Homeless people are constantly subject to unnecessary arrests by police officers, for low-level violations that they could simply receive a summons for!
That’s why we were so excited when City Council Speaker Melissa Mark-Viverito announced a package of eight bills to reform some of these practices – collectively known as the Criminal Justice Reform Act.
These proposals are important. They’re not perfect, but they’re a good first step. Ultimately, police officers should not have the discretion to choose whether to arrest or issue a summons to someone committing a low-level, non-violent offense.
As our members often say, discretion = discrimination!
Criminal justice reform efforts to reduce how our laws promote racial and other disparities, criminalization of particular communities, and mass incarceration are important. These new proposals contain some good first steps, though there are concerns about the details that need to be addressed to ensure long-term positive impact. It’s critical that this summons reform be advanced together with police reform – particularly the Right to Know Act – so that we also begin to address the problematic policing practices that drive racial and other disparities in who faces low-level enforcement in the first place
Here are some selections from their testimony.

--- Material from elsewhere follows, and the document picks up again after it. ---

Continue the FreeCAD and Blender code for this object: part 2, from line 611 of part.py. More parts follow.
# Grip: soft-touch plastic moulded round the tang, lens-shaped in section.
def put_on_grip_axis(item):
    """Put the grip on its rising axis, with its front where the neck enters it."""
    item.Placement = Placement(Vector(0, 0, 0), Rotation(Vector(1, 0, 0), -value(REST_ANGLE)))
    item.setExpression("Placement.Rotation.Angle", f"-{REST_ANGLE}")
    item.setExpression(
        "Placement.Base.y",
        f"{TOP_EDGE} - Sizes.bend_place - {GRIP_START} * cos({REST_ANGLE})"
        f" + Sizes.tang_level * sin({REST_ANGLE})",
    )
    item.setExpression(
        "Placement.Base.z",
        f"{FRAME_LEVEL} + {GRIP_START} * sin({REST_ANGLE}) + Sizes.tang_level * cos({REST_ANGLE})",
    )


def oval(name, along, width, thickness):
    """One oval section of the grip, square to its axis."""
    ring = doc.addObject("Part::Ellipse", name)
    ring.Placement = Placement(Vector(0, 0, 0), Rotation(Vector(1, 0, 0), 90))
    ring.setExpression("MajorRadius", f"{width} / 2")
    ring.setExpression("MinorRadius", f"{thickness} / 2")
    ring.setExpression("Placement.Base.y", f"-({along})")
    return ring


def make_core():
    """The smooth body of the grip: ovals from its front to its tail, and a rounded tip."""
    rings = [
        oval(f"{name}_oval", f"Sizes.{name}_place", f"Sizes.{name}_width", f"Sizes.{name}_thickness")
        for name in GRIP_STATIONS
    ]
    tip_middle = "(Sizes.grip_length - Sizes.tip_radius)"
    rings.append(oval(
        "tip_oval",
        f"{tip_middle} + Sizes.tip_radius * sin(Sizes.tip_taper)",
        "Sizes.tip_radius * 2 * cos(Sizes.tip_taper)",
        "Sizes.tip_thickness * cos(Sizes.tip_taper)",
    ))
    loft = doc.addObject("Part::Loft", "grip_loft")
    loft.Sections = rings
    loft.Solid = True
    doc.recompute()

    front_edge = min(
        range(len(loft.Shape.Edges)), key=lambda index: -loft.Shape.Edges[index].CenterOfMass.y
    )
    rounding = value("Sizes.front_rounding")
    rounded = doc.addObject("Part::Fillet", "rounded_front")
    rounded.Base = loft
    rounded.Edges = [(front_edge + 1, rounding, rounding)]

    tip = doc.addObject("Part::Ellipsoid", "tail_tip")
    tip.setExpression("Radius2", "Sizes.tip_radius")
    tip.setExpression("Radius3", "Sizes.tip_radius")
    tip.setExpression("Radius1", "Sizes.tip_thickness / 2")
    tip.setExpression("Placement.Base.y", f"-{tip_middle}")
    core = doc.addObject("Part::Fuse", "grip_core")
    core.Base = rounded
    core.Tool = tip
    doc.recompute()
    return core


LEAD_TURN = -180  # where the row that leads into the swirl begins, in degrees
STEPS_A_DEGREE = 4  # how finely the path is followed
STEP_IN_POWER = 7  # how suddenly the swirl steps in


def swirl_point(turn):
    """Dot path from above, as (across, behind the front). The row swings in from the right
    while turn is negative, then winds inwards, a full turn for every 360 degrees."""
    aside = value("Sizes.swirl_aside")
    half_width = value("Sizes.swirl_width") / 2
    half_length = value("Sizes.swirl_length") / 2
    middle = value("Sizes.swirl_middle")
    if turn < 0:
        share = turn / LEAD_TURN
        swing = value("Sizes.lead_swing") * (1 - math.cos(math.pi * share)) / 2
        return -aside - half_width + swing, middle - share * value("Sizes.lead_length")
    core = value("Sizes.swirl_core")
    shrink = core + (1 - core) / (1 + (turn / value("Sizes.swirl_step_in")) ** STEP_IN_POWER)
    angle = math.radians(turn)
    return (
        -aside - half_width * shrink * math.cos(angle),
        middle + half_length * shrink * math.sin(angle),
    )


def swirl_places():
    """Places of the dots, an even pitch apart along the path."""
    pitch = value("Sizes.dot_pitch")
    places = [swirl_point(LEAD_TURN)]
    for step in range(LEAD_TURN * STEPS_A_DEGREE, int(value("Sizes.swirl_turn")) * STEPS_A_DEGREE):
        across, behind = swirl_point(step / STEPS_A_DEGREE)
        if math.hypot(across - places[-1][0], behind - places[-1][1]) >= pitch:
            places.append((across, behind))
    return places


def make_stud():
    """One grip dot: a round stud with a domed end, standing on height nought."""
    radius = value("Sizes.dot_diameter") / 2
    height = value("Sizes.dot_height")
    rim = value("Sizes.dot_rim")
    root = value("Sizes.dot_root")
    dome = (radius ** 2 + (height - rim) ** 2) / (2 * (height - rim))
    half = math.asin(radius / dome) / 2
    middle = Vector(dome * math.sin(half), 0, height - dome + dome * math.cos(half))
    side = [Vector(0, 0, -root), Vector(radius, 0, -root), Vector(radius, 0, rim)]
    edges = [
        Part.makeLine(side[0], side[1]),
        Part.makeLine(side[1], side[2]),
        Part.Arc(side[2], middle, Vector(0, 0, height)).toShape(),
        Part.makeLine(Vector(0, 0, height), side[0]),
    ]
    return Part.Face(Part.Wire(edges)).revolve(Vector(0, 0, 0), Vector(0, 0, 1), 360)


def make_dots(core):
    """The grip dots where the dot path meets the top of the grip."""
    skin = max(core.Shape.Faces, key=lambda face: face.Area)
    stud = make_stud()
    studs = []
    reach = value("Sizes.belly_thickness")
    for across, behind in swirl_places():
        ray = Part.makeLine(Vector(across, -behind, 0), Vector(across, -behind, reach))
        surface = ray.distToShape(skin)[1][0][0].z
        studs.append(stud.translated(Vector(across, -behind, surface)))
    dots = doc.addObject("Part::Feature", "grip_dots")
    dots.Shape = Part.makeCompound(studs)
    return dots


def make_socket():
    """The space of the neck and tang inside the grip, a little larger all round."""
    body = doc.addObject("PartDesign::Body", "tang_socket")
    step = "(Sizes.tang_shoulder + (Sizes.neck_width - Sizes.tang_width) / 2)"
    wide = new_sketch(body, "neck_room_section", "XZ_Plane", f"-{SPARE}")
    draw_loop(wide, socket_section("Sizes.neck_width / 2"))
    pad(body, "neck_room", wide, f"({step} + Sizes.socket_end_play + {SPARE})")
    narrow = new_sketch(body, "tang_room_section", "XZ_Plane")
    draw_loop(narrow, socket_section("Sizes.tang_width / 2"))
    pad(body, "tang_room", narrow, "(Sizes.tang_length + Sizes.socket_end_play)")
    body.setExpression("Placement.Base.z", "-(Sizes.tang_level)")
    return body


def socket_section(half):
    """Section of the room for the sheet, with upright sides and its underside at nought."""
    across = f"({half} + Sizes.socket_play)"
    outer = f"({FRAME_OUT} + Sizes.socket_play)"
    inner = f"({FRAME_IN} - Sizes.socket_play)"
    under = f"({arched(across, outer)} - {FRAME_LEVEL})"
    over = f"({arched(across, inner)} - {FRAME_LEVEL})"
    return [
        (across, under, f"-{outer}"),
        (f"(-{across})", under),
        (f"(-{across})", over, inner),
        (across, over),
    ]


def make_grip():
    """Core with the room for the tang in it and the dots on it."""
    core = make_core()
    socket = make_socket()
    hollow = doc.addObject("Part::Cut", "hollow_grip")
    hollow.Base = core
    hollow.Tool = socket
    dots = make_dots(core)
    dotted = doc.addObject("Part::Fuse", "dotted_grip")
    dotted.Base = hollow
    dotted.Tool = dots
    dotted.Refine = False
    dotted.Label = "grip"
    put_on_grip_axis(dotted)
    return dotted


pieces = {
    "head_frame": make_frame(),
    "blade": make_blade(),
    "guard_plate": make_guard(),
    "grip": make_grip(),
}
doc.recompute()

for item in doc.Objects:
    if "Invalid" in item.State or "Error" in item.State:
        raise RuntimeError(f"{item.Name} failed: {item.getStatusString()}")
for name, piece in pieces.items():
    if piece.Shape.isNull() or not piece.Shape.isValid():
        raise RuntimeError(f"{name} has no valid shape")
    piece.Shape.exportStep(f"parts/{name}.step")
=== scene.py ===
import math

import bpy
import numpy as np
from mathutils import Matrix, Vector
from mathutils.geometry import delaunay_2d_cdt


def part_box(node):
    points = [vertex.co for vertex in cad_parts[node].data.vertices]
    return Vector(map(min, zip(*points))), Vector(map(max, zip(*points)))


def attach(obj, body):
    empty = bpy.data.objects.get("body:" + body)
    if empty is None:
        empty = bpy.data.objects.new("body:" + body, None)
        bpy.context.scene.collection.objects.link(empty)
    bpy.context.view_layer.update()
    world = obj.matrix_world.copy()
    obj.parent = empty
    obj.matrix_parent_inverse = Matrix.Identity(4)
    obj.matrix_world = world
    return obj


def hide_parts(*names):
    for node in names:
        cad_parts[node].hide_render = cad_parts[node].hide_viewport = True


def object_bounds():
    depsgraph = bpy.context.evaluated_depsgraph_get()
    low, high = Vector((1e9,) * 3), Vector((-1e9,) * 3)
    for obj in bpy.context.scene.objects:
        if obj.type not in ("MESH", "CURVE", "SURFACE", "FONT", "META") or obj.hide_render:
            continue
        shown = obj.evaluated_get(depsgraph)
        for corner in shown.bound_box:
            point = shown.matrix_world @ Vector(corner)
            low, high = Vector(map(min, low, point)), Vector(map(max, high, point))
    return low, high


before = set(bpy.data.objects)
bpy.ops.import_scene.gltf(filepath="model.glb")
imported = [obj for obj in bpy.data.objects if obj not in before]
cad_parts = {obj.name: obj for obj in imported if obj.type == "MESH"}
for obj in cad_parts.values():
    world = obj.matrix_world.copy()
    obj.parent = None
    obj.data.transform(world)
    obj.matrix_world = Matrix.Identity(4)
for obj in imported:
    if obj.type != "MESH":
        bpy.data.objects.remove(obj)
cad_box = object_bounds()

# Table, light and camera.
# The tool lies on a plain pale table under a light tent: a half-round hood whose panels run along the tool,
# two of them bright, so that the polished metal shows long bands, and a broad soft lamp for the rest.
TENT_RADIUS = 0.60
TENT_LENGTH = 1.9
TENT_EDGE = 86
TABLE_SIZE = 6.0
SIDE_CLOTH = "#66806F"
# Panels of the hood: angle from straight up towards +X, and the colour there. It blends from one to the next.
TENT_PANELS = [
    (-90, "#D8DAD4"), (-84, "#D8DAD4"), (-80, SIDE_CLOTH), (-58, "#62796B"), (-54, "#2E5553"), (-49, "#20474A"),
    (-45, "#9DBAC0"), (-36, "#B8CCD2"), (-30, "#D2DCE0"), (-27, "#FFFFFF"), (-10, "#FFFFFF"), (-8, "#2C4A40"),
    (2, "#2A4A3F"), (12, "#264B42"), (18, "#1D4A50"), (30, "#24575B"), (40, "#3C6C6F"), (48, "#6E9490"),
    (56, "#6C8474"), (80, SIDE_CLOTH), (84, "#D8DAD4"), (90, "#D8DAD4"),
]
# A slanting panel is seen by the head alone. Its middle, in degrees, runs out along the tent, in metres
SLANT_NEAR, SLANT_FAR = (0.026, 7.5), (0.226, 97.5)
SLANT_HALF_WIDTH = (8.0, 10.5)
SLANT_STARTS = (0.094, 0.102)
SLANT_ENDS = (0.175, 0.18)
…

I am a member of Picture the Homeless, and also street homeless. I have been undomiciled for a few years now; I am also a true New Yorker, born in Manhattan raised in Bushwick, and lived in the Bronx. I am of Puerto Rican descent and will be 47 years young on February 22. I am here today to address the council on its proposal to implement 8 pieces legislation that is to make my life and all other New Yorkers’ life easier.
I myself think that changing criminal offenses to civil penalties is great as we look at the big picture. My issues may be minor to some. but are major to me. I’ve been targeted by the NYPD on several occasions and this has hindered me in continuing with my goal of being treated like a human being, a New Yorker, and someone deserving the resources and respect offered to other New Yorkers because of their status.

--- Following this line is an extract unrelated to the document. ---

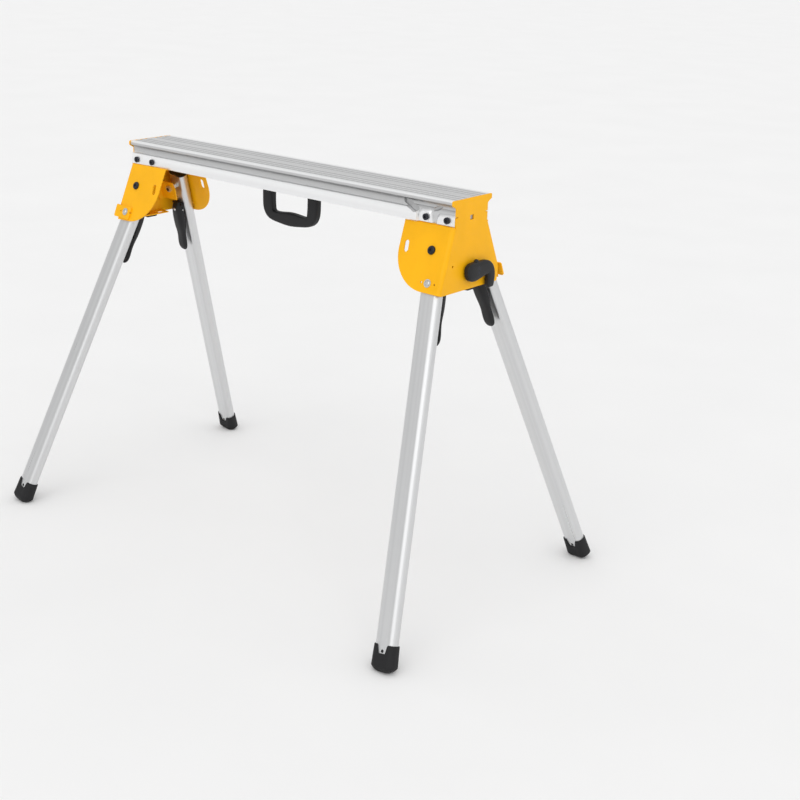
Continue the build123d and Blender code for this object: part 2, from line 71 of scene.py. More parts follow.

The laws you are focusing on changing such as open container, littering are all good steps going forward. I have issues with the changes for the violations of park rules and community service. When I was targeted, like so many other people, it was in a lot of cases for being undomiciled. I was arrested when I should have been given a ticket and sent on my way. I lost personal property such as a portable DVD player and two cell phones that were never vouchered. I know of people that have lost personal documentation and could not prove who they were when they had their next encounter with the law. This was I feel due to officers having the discretion to either give me a ticket or get overtime or meet his quota.
I say all of this because it’s important that making these criminal offenses civil penalties is very good, but I can’t replace my property and those other folks can’t and won’t replace their documents. You must take the discretion away from the officer and be fair to all. I also want this Council to go further. You need to make sure that we are not targeted for being un-domiciled, black, brown, needing help in getting our lives together. And the only real way to do this is to not let an officer that does not like me continue to victimize me.

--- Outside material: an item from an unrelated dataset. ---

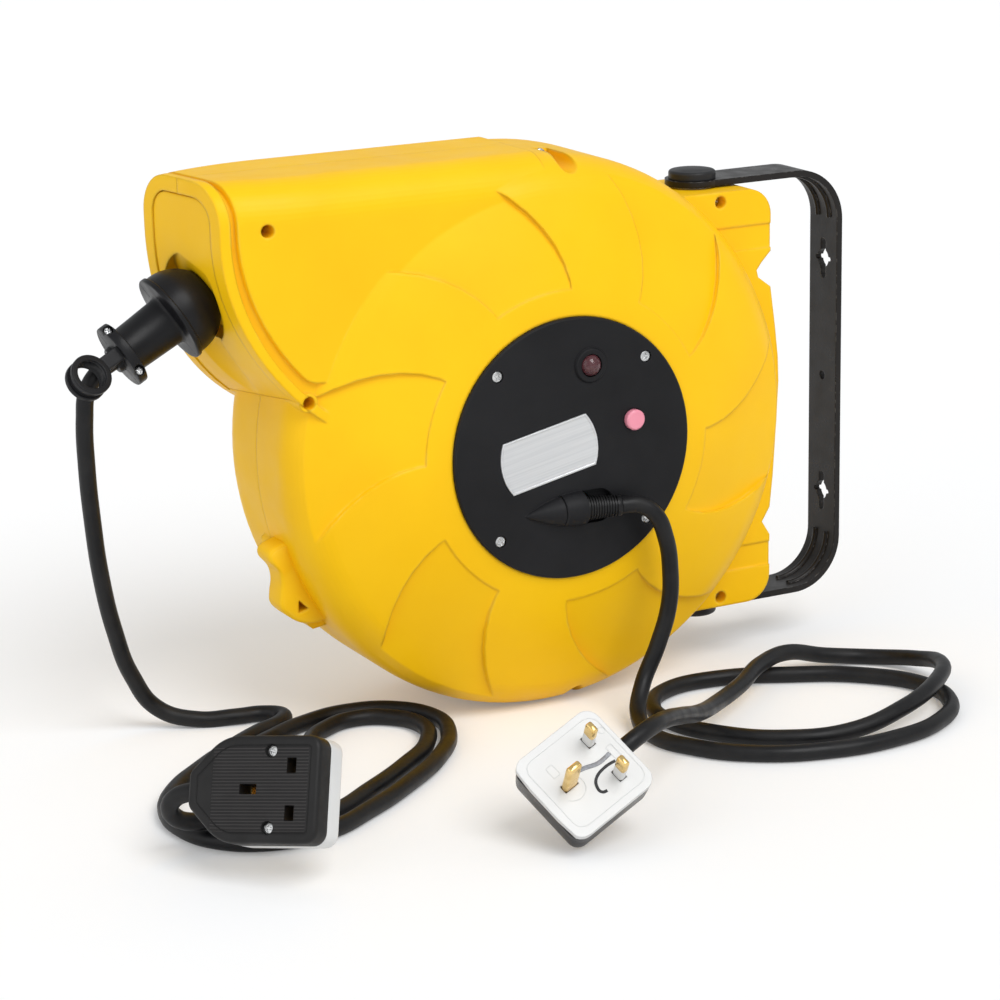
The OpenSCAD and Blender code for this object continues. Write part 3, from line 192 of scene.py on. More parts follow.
def clouds(finish, scale, detail=3.0, where=None, stretch=None):
    """Noise whose blobs are about 1 / scale metres across; stretch makes them long in one direction."""
    where = where or place_of(finish)
    if stretch:
        where = add(finish, "Mapping", {"Vector": where, "Scale": stretch}).outputs[0]
    return add(finish, "TexNoise", {"Vector": where, "Scale": scale, "Detail": detail}).outputs[0]


def remap(finish, value, low, high, to_low=0.0, to_high=1.0):
    wires = {"Value": value, "From Min": low, "From Max": high, "To Min": to_low, "To Max": to_high}
    return add(finish, "MapRange", wires).outputs[0]


def tinted(finish, mask, *stops):
    """A colour that follows a mask: stops are (place from 0 to 1, (red, green, blue))."""
    ramp = add(finish, "ValToRGB", {0: mask})
    points = ramp.color_ramp.elements
    while len(points) < len(stops):
        points.new(0.5)
    for point, (at, colour) in zip(points, stops):
        point.position, point.color = at, (*colour, 1)
    return ramp.outputs["Color"]


def mixed(finish, mask, first, second):
    """The first colour where the mask is 0 and the second where it is 1."""
    mix = add(finish, "Mix", data_type="RGBA")
    for socket, value in zip((mix.inputs[0], mix.inputs[6], mix.inputs[7]), (mask, first, second)):
        if isinstance(value, bpy.types.NodeSocket):
            finish.node_tree.links.new(value, socket)
        else:
            socket.default_value = value if isinstance(value, float) else (*value, 1)
    return mix.outputs[2]


def times(finish, a, b):
    return add(finish, "Math", {0: a, 1: b}, operation="MULTIPLY").outputs[0]


def softened(finish, radius):
    """The surface's direction with every sharp edge rounded to this radius, as a mould leaves it."""
    return add(finish, "Bevel", {"Radius": radius}, samples=6).outputs[0]


def edges_of(finish, rounded):
    """1 along sharp edges and 0 on open faces: there the rounded direction leaves the true one."""
    true = add(finish, "NewGeometry").outputs["True Normal"]
    along = add(finish, "VectorMath", {0: rounded, 1: true}, operation="DOT_PRODUCT").outputs["Value"]
    return remap(finish, along, 0.995, 0.86)


def raised(finish, height, depth, under=None):
    """Tilts the surface as if the height, from 0 to 1, stood up by that depth in metres."""
    wires = {"Height": height, "Distance": depth, "Strength": 1.0}
    if under:
        wires["Normal"] = under
    return add(finish, "Bump", wires).outputs[0]


def dress(finish, colour, roughness, direction):
    """Wires a finish's colour, roughness and surface direction to its shader."""
    shader = finish.node_tree.nodes["Principled BSDF"]
    for socket, value in (("Base Color", colour), ("Roughness", roughness), ("Normal", direction)):
        finish.node_tree.links.new(value, shader.inputs[socket])
    return finish


print("material steps ready")

# %% [markdown]
# ## Moulded plastic
# A moulded shell is not one flat colour. The pigment swirls faintly as the melt flows, the mould's
# spark-eroded skin leaves a grain finer than a hair, and hands and walls rub the edges paler. All
# moulded finishes share this recipe, so it is written once, and each picks its colour, gloss and grain.

# %% Moulded plastic
finishes = {}
sink_depth = 2.4e-4


def moulded(name, deep, bright, gloss=(0.34, 0.5), grain=1500.0, grain_depth=2e-5, rounding=0.0009,
            worn=None, coat=0.0, shine=0.5):
    finish = new_finish(name, coat=coat, shine=shine)
    swirl = clouds(finish, 16.0, 4.0)
    handling = clouds(finish, 70.0, 5.0)
    rounded = softened(finish, rounding)
    colour = tinted(finish, swirl, (0.3, deep), (0.7, bright))
    if worn:
        rub = times(finish, edges_of(finish, rounded), remap(finish, handling, 0.45, 0.7, 0.05, 0.7))
        colour = mixed(finish, rub, colour, worn)
    roughness = remap(finish, handling, 0.35, 0.7, *gloss)
    sink = raised(finish, clouds(finish, 22.0, 1.0), sink_depth, rounded)
    skin = raised(finish, clouds(finish, grain, 2.0), grain_depth, sink)
    finishes[name] = dress(finish, colour, roughness, skin)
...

You should know that as far as I’m concerned I think that it is a good thing that you are trying to change the laws for open containers public urination and being in the park after closing. To move these offenses to civil penalties is a little bit better. All of these things I know something about. A summons over jail time is a little bit better and what we have been asking for a long time.
I have been in the shelter program RWA (Ready Willing and Able). I was doing good and at first everything was OK. When I relapsed they called themselves showing me tough love. They took my bed and was trying to force me to restart the program from zero again going to a 28 day program, and after that stay about 2 weeks indoors. I was not ready so I asked them to transfer me and they did not want to do it so I never got housing.
Then they would call the cops to remove me from the building every night to the streets. I did not know nowhere to go, and I sleep outdoors. I have been on the streets a long time, I ended up getting frost bite that cost me 8 of my toes, and almost 2 years in the hospital and a lot of pain that I have to live with for the rest of my life. I don’t tell everybody this. I blame all of them the people in the program that kicked me out, the people on the street who called the police because they think I’m a crazy homeless man and I blame the police for not caring that I relapsed and got kicked out on the streets.
No, I don’t wanna go back to the shelter and I don’t want to get locked up cause they think I’m crazy and smoke K2, or because I’m tall and black. I drink give me a ticket, sometimes they do and sometimes they tell me I got to move cause they don’t want to see me around no more. They know who we are on Park Ave. around 125th. St., and they know that we not breaking the law. But they keep moving us and when we ask why they give us tickets or take us to the hospital. We are street homeless but they still write on the summons that we live at 600 East 125th. Street. anyway. Picture the Homeless looked that address up for me and that’s the Manhattan Psychiatric center, I’m not crazy and I don’t live there I live on the streets, and if you let the police officers be the judge you might have to pay over a thousand dollars to lock me up or take me to the hospital cause he thinks I talked back to him. So I’m talking to you – don’t arrest me, don’t give me a ticket.
So let me say that I feel that some people are gonna be arrested because of their race, gender, their beliefs and origin… I have been targeted because I am street homeless, my skin color and my location 125th. Street and Park Ave. I don’t want to sleep in no shelter, I don’t want to sleep in the streets. Somebody should give me some housing. Thank you for listening to me today.